Mrs. Wilhoit recalled that each year Longrun, a village 6 miles to the south, would have a two week revival held in a brush arbor. At the end of the revival the congregation would travel in masses to Thornfield to baptize those who had joined the church.


Back at the highway (95) you will find a street marked "Church House Road". The Missionary Baptist Church is located just out of town, at the top of the hill on this road.

The land for the church and adjoining cemetery was obtained from Mr. Pearcy.

Mr. Ed Blair and Mr. Tate built the church. It is still standing and in use. For many years Grandma Pearcy was the Sunday school teacher. Mrs. Haskins was one of the children in her class. She recalls that for good attendance, Grandma Pearcy would give the children a beautiful china egg, decorated with flowers. These eggs were the prized possessions of the children.

Down at the general store, there was a parrot in a cage. The children thought it great fun to tease the bird.

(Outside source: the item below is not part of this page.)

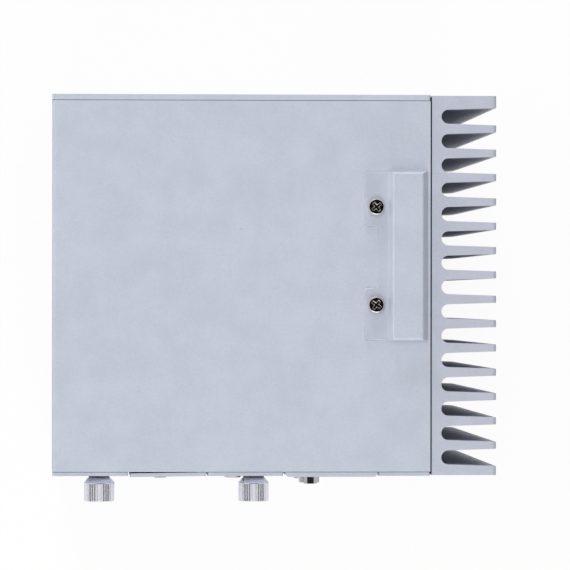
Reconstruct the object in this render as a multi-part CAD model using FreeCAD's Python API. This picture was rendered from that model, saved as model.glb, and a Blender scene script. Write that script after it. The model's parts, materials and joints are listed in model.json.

One time Mrs. Haskins held her precious china egg up to the cage to see what the parrot would do. He grabbed the egg from her and with his bill broke it in many pieces. Mrs. Haskins has never forgotten how heart broken she was over her loss.

One of the customs of the church was an Easter Sunday dinner. Members of the


congregation would bring eggs, crackers and sometimes cakes to church with them on Easter Sunday. Prior to the church services they would build a fire near the church and put a case or two of eggs in a big soap kettle. After church they would gather and dine on hard boiled eggs, crackers, cake and coffee.


The cemetery by the church came in to existance in 1912. Mr. Dave Dean, who died the same year was the first person buried there. Mr. Dean had been one of those who helped dress up the land for the grave yard.

It is in this cemetery that Mr. and Mrs. Pearcy are buried. George Pearcy died in 1914 and Josephine Pearcy in 1934. Their graves are under a huge maple tree and are marked by a large monument.